Garrett goes on to describe how new content was inserted into the old form. It was no coincidence that he was writing this during the New Deal since much of this revolution “within the form” was accomplished through the new administrative state introduced by the Roosevelt revolution. To note just one example, Garrett describes how the executive state has eclipsed all the other branches of government, making the president into a lawmaker and co-opting even the judicial system through administrative law “judges.” 

The thoroughness of the takeover was impressive, and in the end, Garrett concludes: 

So it was that a revolution took place within the form. Like the hagfish, the New Deal entered the old form and devoured its meaning from within. The revolutionaries were inside; the defenders were outside. A government that had been supported by the people and so controlled by the people became one that supported the people and so controlled them. Much of it is irreversible. That is true because habits of dependence are much easier to form than to break. Once the government, on ground of public policy, has assumed the responsibility to provide people with buying power when they are in want of it, or when they are unable to provide themselves with enough of it, according to a minimum proclaimed by government, it will never be the same again.

America’s Four Republics

Even Garrett, for all his clear-eyed assessments of the US regime in the 1930s, still apparently believed that the United States had adhered to its original form right up until it was transformed into the administrative state. Garrett was certainly right that a revolution had taken place. But he was identifying only the most recent one. Previous revolutions had already taken place in earlier decades and which had fundamentally changed the nature of the US state. 

The earliest of these was, as Murray Rothbard notes in Conceived in Liberty, a counterrevolution. The jettisoning of America’s original constitution, the so-called Articles of Confederation, had been carried out by a small cabal of wealthy American politicians who sought to centralize political power into the hands of a national government. This was a counterrevolution against the decentralist and libertarian constitution that had been adopted during the Revolutionary War. This new decentralist constitution was deemed insufficient by the handful of “founding fathers” who sought to overturn the consensus-based constitutional order for which American soldiers had fought. Through a variety of political tricks and machinations, the centralizers eventually got their new, more powerful government. 

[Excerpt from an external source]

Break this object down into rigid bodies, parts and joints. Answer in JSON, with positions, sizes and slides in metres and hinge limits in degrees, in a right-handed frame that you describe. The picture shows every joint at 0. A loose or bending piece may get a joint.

The second revolution came with the Civil War and the establishment of the might-makes-right principle in ensuring political “unity” and monopoly power in the hands of the central government. Prior to the Civil War, it was commonly held that the United States was a confederation of independent states. This was hardly an idiosyncratic view of the plater class, as northerners like William Lloyd Garrison and William Leggett contemplated the dissolution of the Union as a legally and politically viable option. The Civil War changed all that and it became an established principle that none of the “sovereign” states could leave, and faced military conquest should they try. This was a fundamental change to the relationship between the central government and the member states. This was solidified in the Reconstruction amendments which overturned the old intent of the Bill of Rights—which had been written to limit the powers of the federal government alone. After the post-war revolution, the Bill of Rights became a means of extending federal power to every corner of the country in the name of limiting state and local power. 

The next revolution came with the Progressive Era. These new changes included the creation of the current central bank, the legalization of a federal income tax, and the adoption of the seventeenth amendment. The creation of an enormously powerful central bank—which would eventually assert monopoly power over the entire financial and monetary system in the United States, was an immense break with the past. Perhaps even more monumental was the adoption of the the sixteenth amendment which legalized a federal income tax on individuals. Up until then, ordinary American individuals had virtually no direct relationship with the federal government. The progressive revolution essentially abolished the remaining vestiges of idea that the United States was a confederation of independent states. This was done by ending the role of state legislatures in appointing members of the US Senate while also ending the apportionment of taxation among states in accordance with population. After the Progressive revolution, American income was subject to surveillance and taxation directly by federal authorities on a scale never before seen. Other developments of this period included the implementation of the first modern federal system of conscription, the rise of the FBI, and the creation of a police state fueled by anti-German hysteria during the First World War. Altogether the changes represented an immense leap forward in federal police and financial power. 

Finally, the most recent revolution was set permanently into law by the so-called “switch in time that saved nine,” after which the Us Supreme Court started granting its imprimatur to New Deal legislation which had previously been regarded as obviously unconstitutional by honest jurists.

Thus, if we were to be truly honest about the state of the American republic, we would describe the current republic in a way similar to how the French do it when they refer to the “Third French Republic” or the “First French Republic.” The French don’t pretend that their constitutional order of 1950 is the same as the one used in 1848. The French, perhaps, lack the capacity for nostalgic self-delusion that Americans possess in spades. Since the abolition of the old monarchy during the French revolution, the French have had five republics, interrupted by a couple of “empires” and the period of German occupation. 

There is no denying that the American constitution has repeatedly been subject to radical changes that have profoundly altered the relationship between the individual citizen and the state in some cases, and the relationship between the states and the federal government in other cases. 

So, we ought to list these de facto republics as such:

First Republic (1776-1788)Second Republic (1787-1865)Third Republic (1865-1910)Fourth Republic (1937- )

The old republics are gone. The constitutional order of the Jeffersonian years—i.e., the so-called “American experiment”—was swept away long ago. There is no member-state sovereignty. There are no “checks and balances.” There is simply what the federal judges say there is: a massive federal administrative state that can define for itself what are permissible federal powers and what are not. 

We’re living in the Fourth American Republic. Those who speak of conserving the work of “the founding fathers” or “the American experiment” are living in a republic of the imagination alone. Many conservatives like to quote Benjamin Franklin who, upon exiting the 1787 constitution convention allegedly said that the convention had created “a republic, if you can keep it.” Well, they didn’t “keep it.” It disappeared in the nineteenth century, and what we have today is something else altogether.